(Given problem):
Would you pull out every line of the material that contains the string "code"?

● ● ● ● ● ● ●

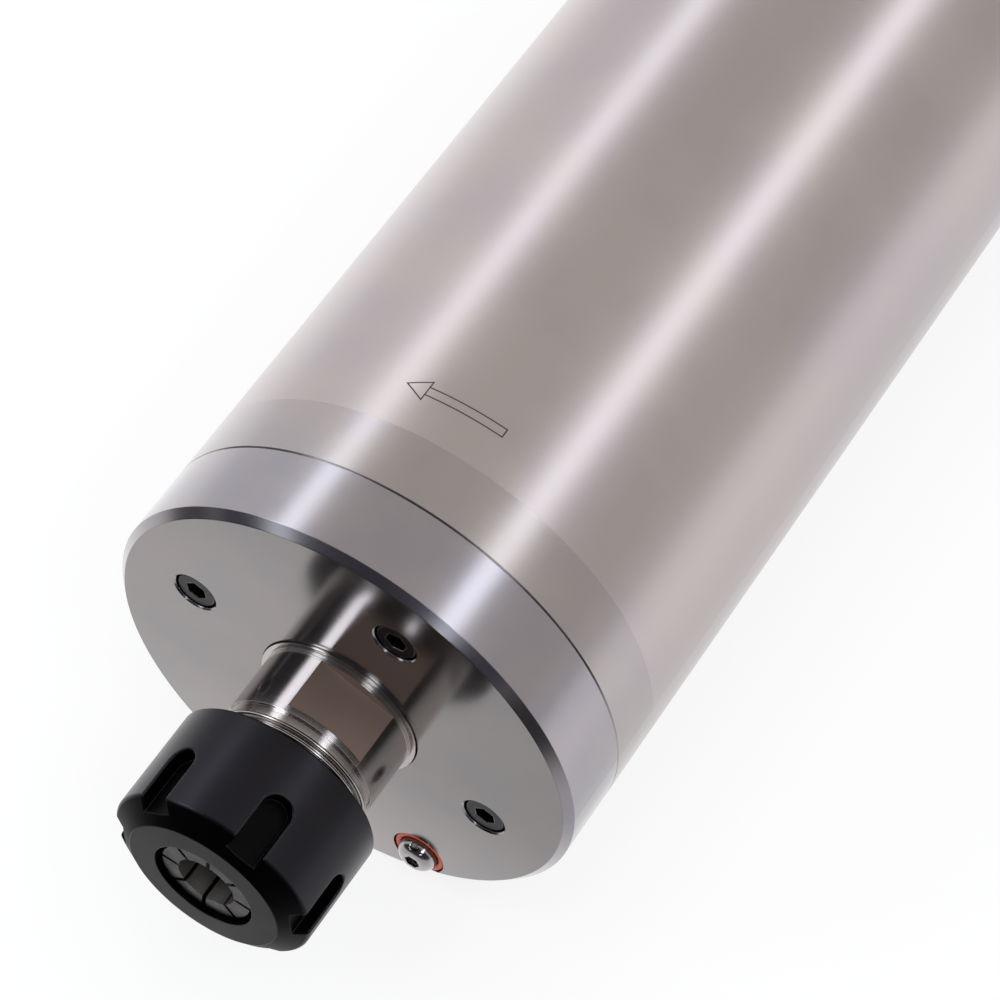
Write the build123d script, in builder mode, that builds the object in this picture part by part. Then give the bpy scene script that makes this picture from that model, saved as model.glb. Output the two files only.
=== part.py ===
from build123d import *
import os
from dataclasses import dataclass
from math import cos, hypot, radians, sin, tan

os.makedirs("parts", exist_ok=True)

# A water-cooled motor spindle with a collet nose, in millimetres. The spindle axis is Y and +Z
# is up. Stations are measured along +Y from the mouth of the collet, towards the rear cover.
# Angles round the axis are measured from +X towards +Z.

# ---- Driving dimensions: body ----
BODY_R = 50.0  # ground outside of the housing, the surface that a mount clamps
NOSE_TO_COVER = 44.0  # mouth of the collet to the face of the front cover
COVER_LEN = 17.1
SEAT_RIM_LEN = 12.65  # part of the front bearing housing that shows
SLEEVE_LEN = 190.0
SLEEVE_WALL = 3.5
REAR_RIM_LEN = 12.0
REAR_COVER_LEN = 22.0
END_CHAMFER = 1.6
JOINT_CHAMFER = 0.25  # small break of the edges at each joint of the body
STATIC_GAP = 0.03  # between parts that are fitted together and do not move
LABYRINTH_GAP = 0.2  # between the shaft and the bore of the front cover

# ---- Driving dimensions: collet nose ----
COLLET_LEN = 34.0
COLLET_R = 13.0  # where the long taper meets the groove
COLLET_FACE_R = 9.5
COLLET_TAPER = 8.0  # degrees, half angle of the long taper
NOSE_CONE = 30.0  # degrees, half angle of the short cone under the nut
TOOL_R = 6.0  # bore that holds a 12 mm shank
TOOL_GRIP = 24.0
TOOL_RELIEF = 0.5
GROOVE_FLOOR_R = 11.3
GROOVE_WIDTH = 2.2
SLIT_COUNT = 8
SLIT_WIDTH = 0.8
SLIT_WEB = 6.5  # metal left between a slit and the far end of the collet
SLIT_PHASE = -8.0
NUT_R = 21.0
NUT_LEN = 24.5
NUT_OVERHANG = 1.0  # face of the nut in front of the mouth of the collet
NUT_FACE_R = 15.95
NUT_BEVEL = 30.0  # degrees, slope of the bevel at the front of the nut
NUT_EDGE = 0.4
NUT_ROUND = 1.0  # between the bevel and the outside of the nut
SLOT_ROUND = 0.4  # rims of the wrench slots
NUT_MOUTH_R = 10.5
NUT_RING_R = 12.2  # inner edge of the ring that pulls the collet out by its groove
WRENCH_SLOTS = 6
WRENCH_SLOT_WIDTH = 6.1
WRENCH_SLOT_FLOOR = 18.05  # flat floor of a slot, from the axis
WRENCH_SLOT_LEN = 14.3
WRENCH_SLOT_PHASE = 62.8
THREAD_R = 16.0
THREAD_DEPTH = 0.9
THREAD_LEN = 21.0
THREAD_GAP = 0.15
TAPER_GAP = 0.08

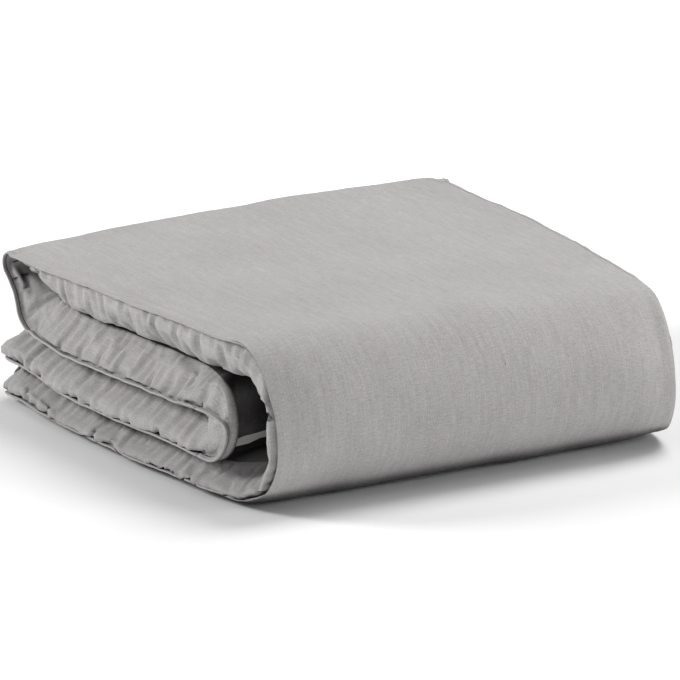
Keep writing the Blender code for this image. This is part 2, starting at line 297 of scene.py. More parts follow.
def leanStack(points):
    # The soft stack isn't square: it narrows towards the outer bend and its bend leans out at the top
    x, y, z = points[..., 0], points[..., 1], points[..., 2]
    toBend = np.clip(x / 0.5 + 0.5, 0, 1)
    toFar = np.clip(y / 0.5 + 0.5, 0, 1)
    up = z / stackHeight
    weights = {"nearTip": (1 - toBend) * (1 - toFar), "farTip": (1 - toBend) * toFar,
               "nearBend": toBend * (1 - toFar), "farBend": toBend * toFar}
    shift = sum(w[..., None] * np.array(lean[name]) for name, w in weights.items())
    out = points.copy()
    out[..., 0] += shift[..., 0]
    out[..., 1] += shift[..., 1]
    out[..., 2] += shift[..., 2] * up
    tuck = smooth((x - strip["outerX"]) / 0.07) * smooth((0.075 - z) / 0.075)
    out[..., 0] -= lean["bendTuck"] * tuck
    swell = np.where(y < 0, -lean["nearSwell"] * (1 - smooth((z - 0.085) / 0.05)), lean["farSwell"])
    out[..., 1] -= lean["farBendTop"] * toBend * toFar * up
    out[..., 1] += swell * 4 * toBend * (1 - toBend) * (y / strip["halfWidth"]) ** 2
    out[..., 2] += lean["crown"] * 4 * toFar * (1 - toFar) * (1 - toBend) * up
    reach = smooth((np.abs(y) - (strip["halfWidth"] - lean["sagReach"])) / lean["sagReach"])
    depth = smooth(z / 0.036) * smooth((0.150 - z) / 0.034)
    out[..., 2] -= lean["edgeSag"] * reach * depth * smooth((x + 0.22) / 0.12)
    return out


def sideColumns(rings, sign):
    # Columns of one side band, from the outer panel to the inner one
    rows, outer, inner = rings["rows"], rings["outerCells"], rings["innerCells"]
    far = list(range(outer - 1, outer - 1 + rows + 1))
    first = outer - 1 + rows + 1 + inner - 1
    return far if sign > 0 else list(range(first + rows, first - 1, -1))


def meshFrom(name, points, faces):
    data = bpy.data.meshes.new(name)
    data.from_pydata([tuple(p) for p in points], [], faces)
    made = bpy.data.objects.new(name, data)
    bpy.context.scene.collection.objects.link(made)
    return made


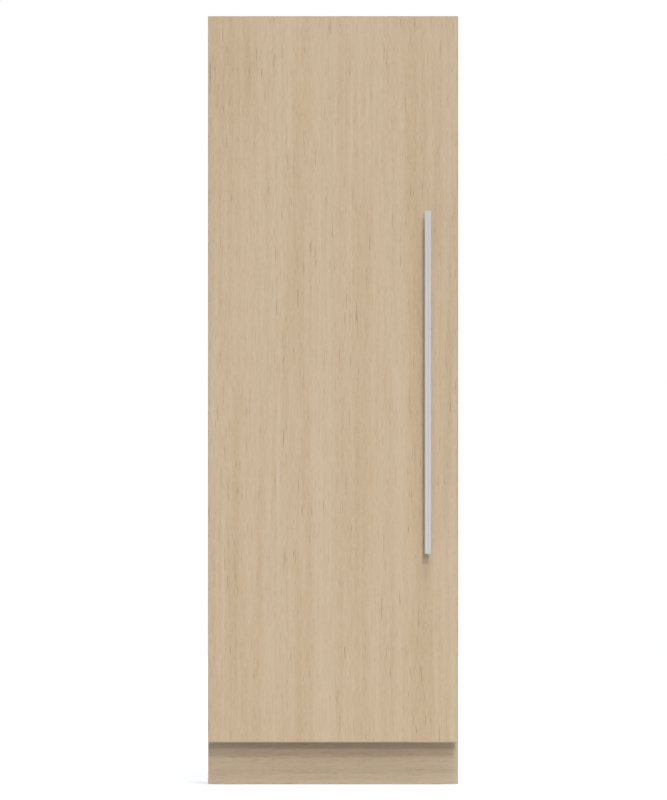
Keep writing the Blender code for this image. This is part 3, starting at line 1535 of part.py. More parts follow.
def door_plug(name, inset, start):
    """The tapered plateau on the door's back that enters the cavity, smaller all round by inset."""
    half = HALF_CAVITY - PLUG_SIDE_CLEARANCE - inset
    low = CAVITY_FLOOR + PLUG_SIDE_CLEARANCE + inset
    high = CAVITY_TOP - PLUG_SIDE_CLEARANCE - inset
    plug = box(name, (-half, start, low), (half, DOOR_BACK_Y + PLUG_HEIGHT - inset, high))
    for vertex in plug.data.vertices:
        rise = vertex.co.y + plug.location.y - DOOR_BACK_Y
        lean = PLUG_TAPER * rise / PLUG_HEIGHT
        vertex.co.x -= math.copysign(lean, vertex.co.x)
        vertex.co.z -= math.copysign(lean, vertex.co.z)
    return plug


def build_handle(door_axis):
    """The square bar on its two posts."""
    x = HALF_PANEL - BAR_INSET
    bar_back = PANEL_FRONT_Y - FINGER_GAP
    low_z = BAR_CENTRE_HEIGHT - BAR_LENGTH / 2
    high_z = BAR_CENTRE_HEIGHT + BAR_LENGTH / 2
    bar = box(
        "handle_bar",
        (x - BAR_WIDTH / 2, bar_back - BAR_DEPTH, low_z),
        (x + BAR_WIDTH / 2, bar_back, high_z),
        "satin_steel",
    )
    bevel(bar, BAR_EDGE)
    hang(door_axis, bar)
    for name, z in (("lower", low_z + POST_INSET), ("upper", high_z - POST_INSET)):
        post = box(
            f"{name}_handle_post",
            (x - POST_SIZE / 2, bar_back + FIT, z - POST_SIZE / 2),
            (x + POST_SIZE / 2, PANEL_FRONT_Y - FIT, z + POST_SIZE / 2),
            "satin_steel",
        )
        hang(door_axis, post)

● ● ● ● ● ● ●

(Output of the exercise):
Keep writing the Blender code for this image. This is part 2, starting at line 297 of scene.py. More parts follow.
Keep writing the Blender code for this image. This is part 3, starting at line 1535 of part.py. More parts follow.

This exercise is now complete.